• Prompt:
List each line of the data in which the string "slide" appears.

::: Exercise input

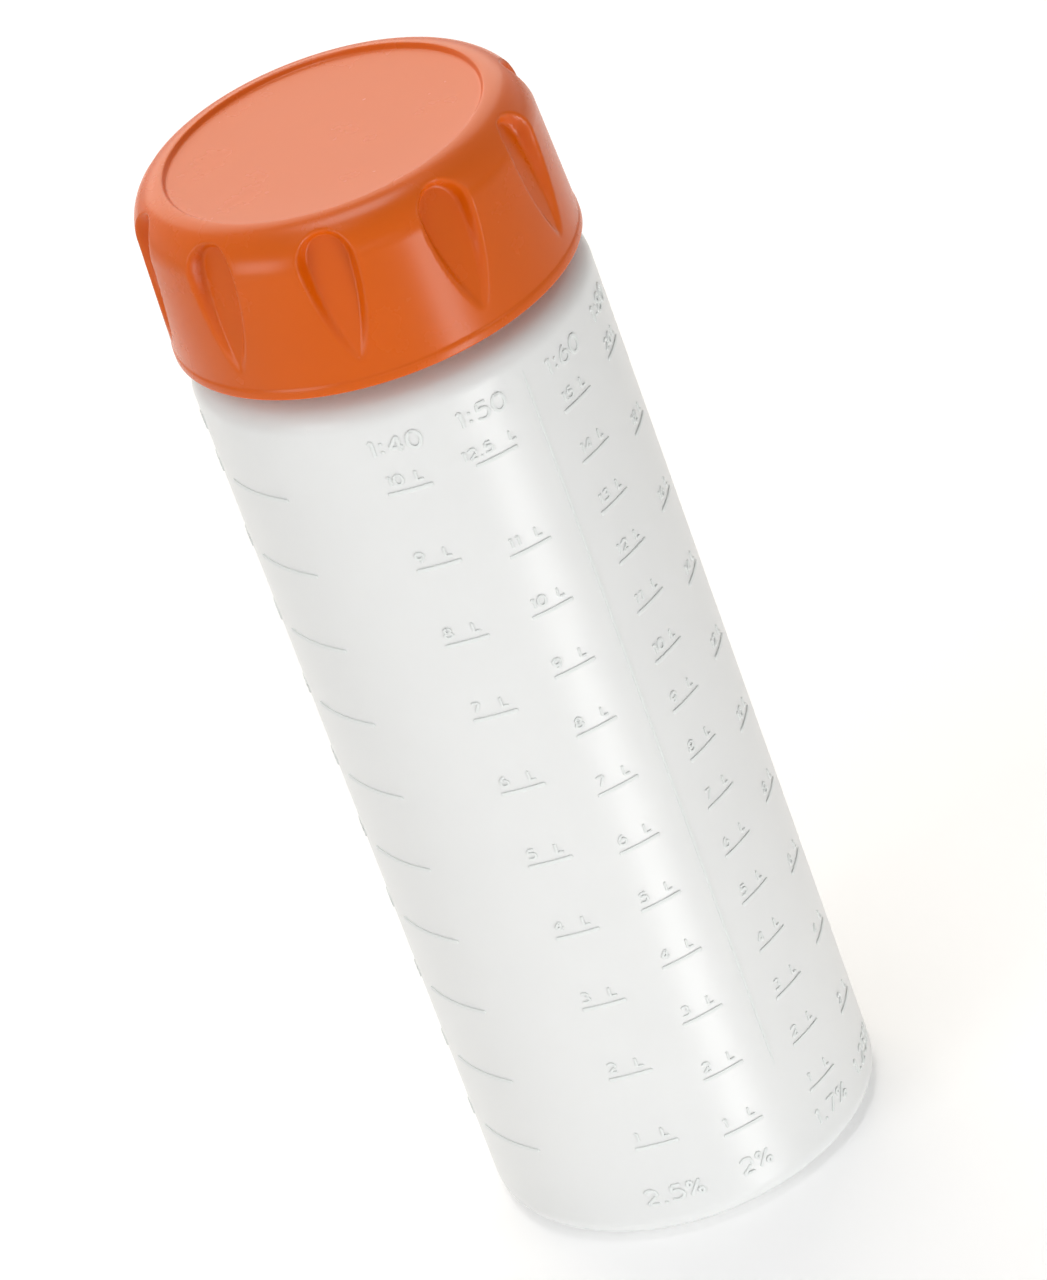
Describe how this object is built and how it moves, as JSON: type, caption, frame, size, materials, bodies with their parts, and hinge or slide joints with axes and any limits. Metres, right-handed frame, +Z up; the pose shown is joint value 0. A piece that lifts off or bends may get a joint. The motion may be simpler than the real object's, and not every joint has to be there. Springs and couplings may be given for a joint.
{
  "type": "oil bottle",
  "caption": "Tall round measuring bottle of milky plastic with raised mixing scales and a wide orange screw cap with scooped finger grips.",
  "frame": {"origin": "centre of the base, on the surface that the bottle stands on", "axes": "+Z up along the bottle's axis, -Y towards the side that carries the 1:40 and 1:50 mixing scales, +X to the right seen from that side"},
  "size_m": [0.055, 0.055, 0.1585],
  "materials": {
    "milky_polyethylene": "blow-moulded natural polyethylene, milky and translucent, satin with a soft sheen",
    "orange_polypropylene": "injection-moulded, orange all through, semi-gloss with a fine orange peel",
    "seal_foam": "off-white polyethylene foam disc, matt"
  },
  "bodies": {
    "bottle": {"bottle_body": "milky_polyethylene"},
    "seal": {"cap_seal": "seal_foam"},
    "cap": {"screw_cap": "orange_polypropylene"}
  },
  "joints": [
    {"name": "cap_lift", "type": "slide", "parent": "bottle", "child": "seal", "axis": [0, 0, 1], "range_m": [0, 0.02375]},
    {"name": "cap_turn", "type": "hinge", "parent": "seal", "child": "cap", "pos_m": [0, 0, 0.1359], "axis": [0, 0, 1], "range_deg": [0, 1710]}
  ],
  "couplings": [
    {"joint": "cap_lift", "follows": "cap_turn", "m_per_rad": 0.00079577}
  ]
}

::::::
::: Exercise input

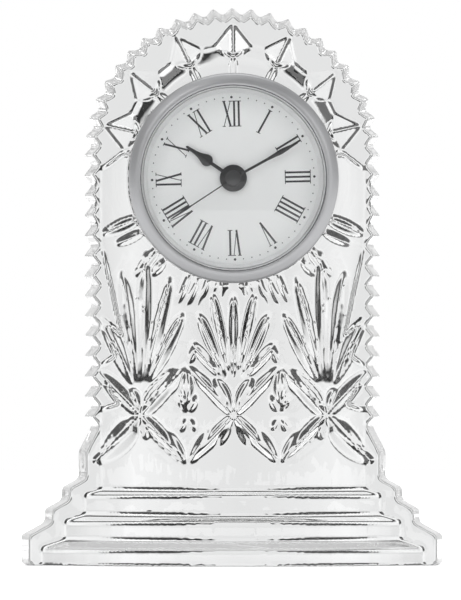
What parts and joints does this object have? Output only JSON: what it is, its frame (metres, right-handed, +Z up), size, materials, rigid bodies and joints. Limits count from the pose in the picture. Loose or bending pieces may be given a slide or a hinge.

::::::
::: Exercise input

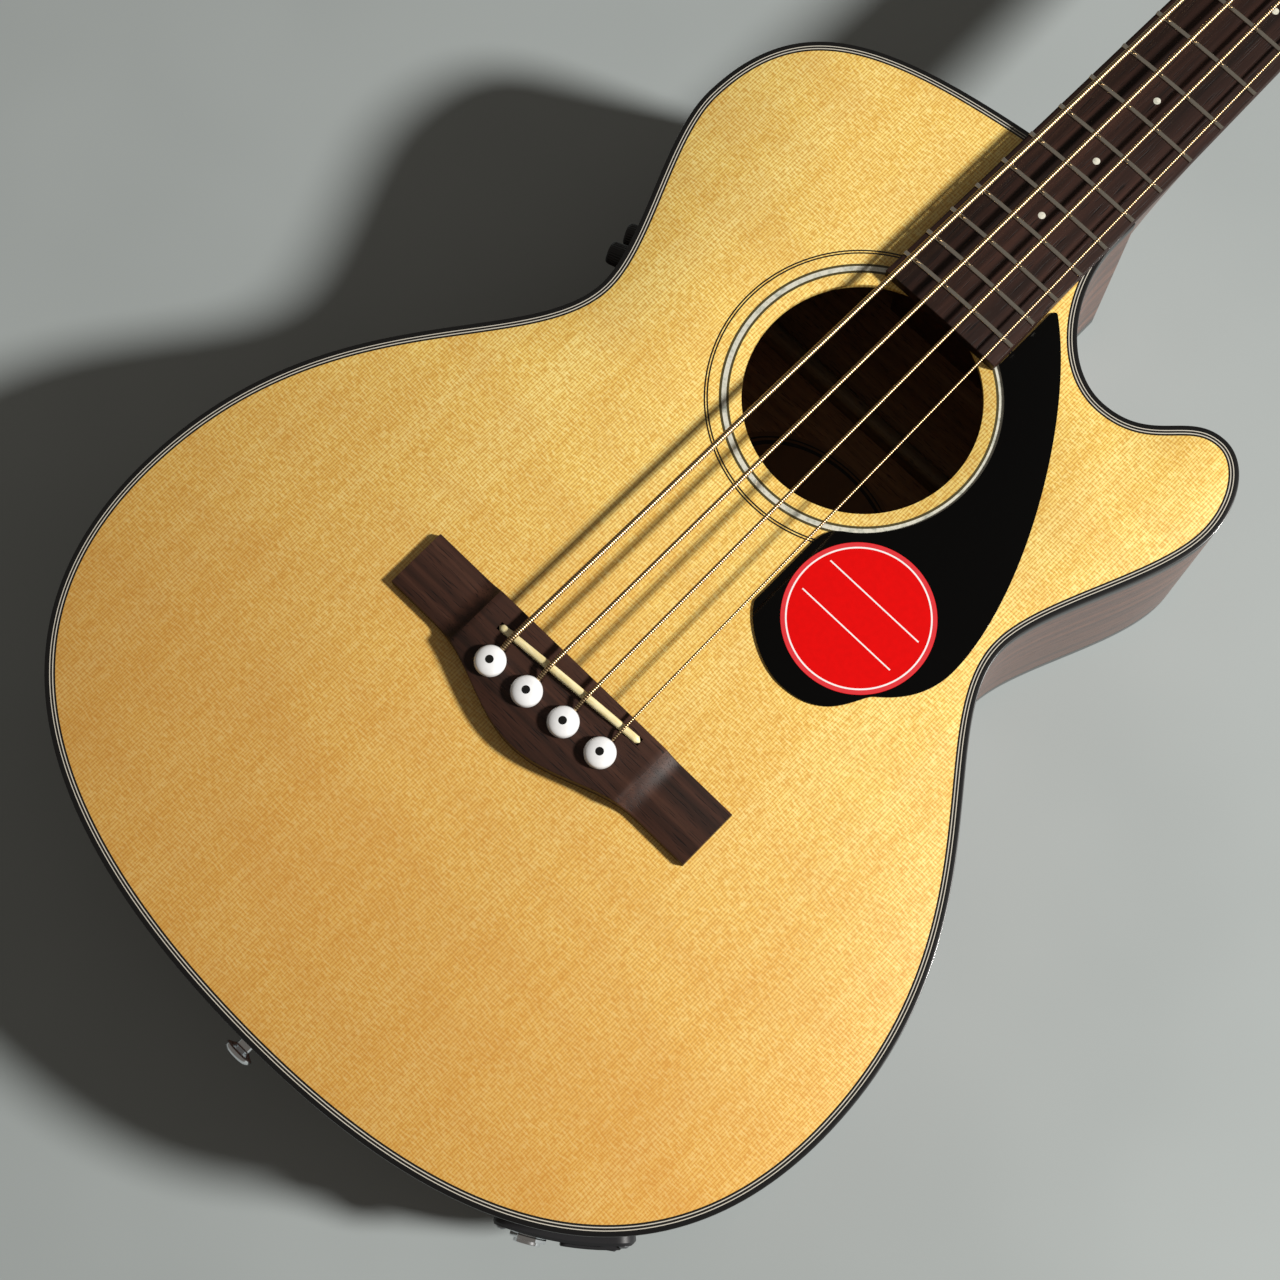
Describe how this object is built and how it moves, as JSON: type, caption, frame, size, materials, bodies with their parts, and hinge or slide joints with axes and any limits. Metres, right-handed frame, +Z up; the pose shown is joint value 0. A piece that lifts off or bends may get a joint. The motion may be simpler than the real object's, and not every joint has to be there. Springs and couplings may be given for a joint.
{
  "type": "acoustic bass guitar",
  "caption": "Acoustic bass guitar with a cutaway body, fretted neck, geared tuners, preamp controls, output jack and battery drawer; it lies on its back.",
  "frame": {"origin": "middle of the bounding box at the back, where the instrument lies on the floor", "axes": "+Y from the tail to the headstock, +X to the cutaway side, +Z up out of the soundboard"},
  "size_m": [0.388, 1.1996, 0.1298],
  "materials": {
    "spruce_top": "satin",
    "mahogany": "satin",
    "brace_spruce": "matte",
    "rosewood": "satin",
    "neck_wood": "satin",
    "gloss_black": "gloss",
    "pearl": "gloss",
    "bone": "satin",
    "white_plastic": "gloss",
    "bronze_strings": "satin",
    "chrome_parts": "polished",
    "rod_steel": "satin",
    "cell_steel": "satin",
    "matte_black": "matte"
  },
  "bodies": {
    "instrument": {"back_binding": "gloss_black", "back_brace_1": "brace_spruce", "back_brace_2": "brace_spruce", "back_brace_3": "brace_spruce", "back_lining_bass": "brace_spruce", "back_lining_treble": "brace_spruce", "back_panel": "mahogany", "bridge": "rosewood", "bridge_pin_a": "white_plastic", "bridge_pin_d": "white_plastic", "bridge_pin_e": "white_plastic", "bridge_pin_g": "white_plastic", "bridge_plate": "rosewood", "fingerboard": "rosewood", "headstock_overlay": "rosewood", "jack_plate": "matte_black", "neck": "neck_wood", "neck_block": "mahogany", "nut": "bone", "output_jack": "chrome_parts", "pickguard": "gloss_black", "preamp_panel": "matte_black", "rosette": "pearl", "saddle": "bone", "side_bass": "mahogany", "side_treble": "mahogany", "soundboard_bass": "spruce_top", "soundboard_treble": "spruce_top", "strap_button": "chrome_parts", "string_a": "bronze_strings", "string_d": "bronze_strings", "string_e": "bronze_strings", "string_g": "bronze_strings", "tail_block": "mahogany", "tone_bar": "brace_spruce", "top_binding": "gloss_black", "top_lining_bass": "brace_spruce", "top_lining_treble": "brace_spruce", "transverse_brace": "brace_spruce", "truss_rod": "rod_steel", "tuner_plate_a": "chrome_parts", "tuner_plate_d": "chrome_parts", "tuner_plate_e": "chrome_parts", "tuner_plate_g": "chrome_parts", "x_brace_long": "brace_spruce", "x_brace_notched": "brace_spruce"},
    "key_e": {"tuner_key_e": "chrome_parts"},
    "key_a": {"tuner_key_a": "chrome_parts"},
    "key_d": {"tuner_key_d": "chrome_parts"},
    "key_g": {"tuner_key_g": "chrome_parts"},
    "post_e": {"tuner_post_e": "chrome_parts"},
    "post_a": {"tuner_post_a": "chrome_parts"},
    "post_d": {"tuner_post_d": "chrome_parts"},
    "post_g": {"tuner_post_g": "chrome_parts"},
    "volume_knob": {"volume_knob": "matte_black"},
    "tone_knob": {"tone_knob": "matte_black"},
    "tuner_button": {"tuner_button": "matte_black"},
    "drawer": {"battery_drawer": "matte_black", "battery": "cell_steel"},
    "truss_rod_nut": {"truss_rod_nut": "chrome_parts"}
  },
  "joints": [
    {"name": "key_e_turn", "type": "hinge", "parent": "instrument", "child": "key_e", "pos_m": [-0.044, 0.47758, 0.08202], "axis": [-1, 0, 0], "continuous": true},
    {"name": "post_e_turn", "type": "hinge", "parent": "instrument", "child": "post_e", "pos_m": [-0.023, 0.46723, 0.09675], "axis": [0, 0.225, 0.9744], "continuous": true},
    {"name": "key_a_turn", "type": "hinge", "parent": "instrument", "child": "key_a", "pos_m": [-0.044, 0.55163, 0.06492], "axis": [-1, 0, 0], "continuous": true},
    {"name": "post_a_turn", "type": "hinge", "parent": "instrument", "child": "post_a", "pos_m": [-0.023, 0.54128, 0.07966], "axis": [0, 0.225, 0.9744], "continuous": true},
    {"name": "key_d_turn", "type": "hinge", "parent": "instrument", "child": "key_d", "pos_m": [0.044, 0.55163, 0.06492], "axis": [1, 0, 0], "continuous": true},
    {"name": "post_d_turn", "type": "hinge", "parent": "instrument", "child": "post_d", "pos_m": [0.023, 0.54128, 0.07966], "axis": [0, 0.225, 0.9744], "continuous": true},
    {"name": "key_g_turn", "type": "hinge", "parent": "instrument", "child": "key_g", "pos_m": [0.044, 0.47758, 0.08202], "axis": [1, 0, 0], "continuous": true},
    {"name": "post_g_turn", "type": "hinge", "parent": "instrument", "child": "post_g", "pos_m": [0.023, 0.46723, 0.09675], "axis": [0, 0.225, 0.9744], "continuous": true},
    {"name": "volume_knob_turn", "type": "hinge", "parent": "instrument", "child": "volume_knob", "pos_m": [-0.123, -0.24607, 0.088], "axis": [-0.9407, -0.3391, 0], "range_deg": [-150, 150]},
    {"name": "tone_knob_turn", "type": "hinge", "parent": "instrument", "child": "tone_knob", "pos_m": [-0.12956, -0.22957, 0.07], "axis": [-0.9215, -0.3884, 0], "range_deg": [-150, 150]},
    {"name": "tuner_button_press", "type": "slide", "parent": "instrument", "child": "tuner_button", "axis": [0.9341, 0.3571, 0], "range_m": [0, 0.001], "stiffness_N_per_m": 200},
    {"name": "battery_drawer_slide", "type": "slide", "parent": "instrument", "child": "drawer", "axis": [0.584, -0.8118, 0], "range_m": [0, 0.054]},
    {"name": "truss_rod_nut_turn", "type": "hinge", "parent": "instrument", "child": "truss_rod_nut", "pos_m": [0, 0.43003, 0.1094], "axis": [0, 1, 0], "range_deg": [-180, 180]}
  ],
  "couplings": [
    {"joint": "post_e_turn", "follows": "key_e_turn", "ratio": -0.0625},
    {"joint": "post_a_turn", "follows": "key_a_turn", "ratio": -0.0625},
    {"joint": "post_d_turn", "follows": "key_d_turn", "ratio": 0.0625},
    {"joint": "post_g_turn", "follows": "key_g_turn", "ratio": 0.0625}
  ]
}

::::::

• Answer for the task:
Describe how this object is built and how it moves, as JSON: type, caption, frame, size, materials, bodies with their parts, and hinge or slide joints with axes and any limits. Metres, right-handed frame, +Z up; the pose shown is joint value 0. A piece that lifts off or bends may get a joint. The motion may be simpler than the real object's, and not every joint has to be there. Springs and couplings may be given for a joint.
    {"name": "cap_lift", "type": "slide", "parent": "bottle", "child": "seal", "axis": [0, 0, 1], "range_m": [0, 0.02375]},
What parts and joints does this object have? Output only JSON: what it is, its frame (metres, right-handed, +Z up), size, materials, rigid bodies and joints. Limits count from the pose in the picture. Loose or bending pieces may be given a slide or a hinge.
Describe how this object is built and how it moves, as JSON: type, caption, frame, size, materials, bodies with their parts, and hinge or slide joints with axes and any limits. Metres, right-handed frame, +Z up; the pose shown is joint value 0. A piece that lifts off or bends may get a joint. The motion may be simpler than the real object's, and not every joint has to be there. Springs and couplings may be given for a joint.
    {"name": "tuner_button_press", "type": "slide", "parent": "instrument", "child": "tuner_button", "axis": [0.9341, 0.3571, 0], "range_m": [0, 0.001], "stiffness_N_per_m": 200},
    {"name": "battery_drawer_slide", "type": "slide", "parent": "instrument", "child": "drawer", "axis": [0.584, -0.8118, 0], "range_m": [0, 0.054]},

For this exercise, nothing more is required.